Continuons à découvrir la communauté des Babas et des Nyonyas vivant dans cette rue avec W. Somerset Maugham qui a parfaitement saisit l’atmosphère du « trou perdu » qu’est devenu Malacca en 1927, qu’il nomme dans sa nouvelle « Tanah Merah », la terre rouge (Les empreintes dans la jungle) :
« Tanah Merah a une histoire et dans les vastes demeures dédaléennes des négociants Chinois, adossées à la mer de telle sorte que dans la fraîcheur du soir ils peuvent s’asseoir dans leurs loggias et profiter de la brise salée, vivent des familles établies dans le pays depuis trois siècles. La plupart ont oublié leur langue d’origine et communiquent entre elles en Malais ou en petit nègre Anglais. L’imagination s’attarde ici d’autant plus volontiers que dans les Etats Fédérés Malais, d’ordinaire, l’on ne remonte dans le passé que d’une génération par rapport aux vivants.
Tanah Merah fut longtemps le marché le plus actif de l’Extrême Orient et les navires se pressaient dans son port quand les clippers et les jonques sillonnaient encore les mers de Chine. Aujourd’hui il est mort. Elle a l’air triste et romantique de tous ces lieux qui ont eu de l’importance et vivent maintenant dans le souvenir d’une grandeur disparue. C’est une petite ville endormie et les étrangers qui y viennent, perdant leur énergie d’origine, imperceptiblement s’abandonnent à ses manières faciles et léthargiques. Les hausses successives du caoutchouc n’apportent pas la prospérité et les effondrements qui suivent accélèrent son déclin. »

La rue Tun Tan Cheng Lock.
Robert W. Foran, chasseur, journaliste et voyageur anglais décrit la même rue en 1935 (La vie en Malaisie). Il voyage en voiture avec chauffeur, mais il a lu le guide des Chemins de Fer cité plus haut :
« C’est dans Heeren-Street que se trouvent les maisons les plus belles et les mieux décorées des riches familles chinoises. La rue est longue, étroite et supposée droite, mais celui qui l’a tracée était sans doute atteint de troubles visuels. Elle est bordée, sur les deux côtés, de maisons aux façades étroites qui pourraient avoir été transplantées en bloc de Canton ou de Shanghai. Celles qui sont situées, sur le côté sud s’étendent jusqu’à la mer; quelques-unes sont bâties sur des pilotis enfoncés dans la vase.
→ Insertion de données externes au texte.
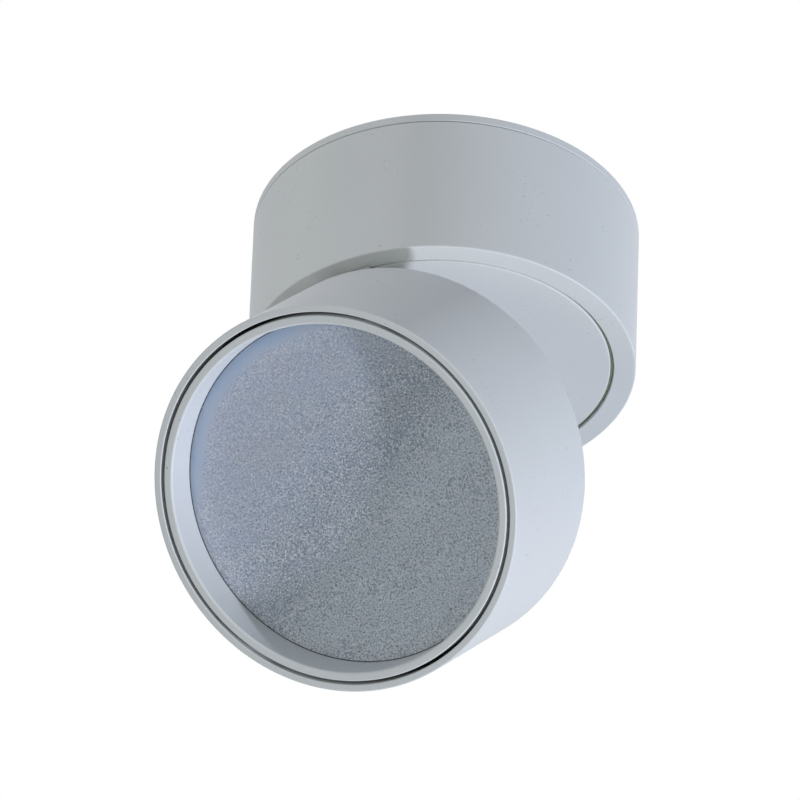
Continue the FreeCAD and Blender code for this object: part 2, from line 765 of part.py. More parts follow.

On accède à chacune des maisons par une véranda de cinq pieds (1,50m), séparée de la porte voisine par un mur en brique percé d’une fenêtre ovale, ronde ou carrée; le porche repose sur des piliers en bois du même style que ceux des temples chinois. La façade des maisons est peinte et ornée de sujets en céramique dans ces teintes charmantes qui caractérisent les porcelaines chinoises. Malheureusement, cette rue – ainsi que Jonker-Street, sa voisine – se modernise rapidement, mais les constructions d’ancien style chinois conservent encore leur charme particulier.
J’ai parcouru bien des fois Heeren-Street d’un bout à l’autre, sans jamais voir deux maisons dont le plan et la décoration fussent semblables. Cette artère possède une originalité très marquée… Quand je passais par là, je ne manquais jamais d’examiner, par les portes grandes ouvertes, les intérieurs des habitations privées. Le luxe des boiseries et des meubles était ce qui me frappait le plus; ces derniers paraissaient bons et solides. J’étais saisi de convoitise à la vue de quelques-uns de ces écrans, de ces chaises, de ces tables et de ces buffets en vieux bois noir chinois, ornés de dragons ou d’autres symboles élégamment sculptés à la main. Le collectionneur de meubles chinois anciens trouverait ici une mine d’or, s’il avait le moyen de payer ces trésors.
Les pièces intérieures des maisons, qui contrastaient d’une façon marquée avec l’extérieur sobrement décoré, étaient charmantes. Le vestibule était séparé de la cour intérieure par des panneaux en bois noir ou en laqué finement travaillés. Quand je pensais qu’ils avaient été apportés de Chine depuis plusieurs siècles et que depuis ils avaient appartenu à la même famille pendant des centaines d’années, j’en avais l’eau à la bouche. Les cours étaient ombragées d’arbres et derrière elles se trouvaient les chambres à coucher de la famille. »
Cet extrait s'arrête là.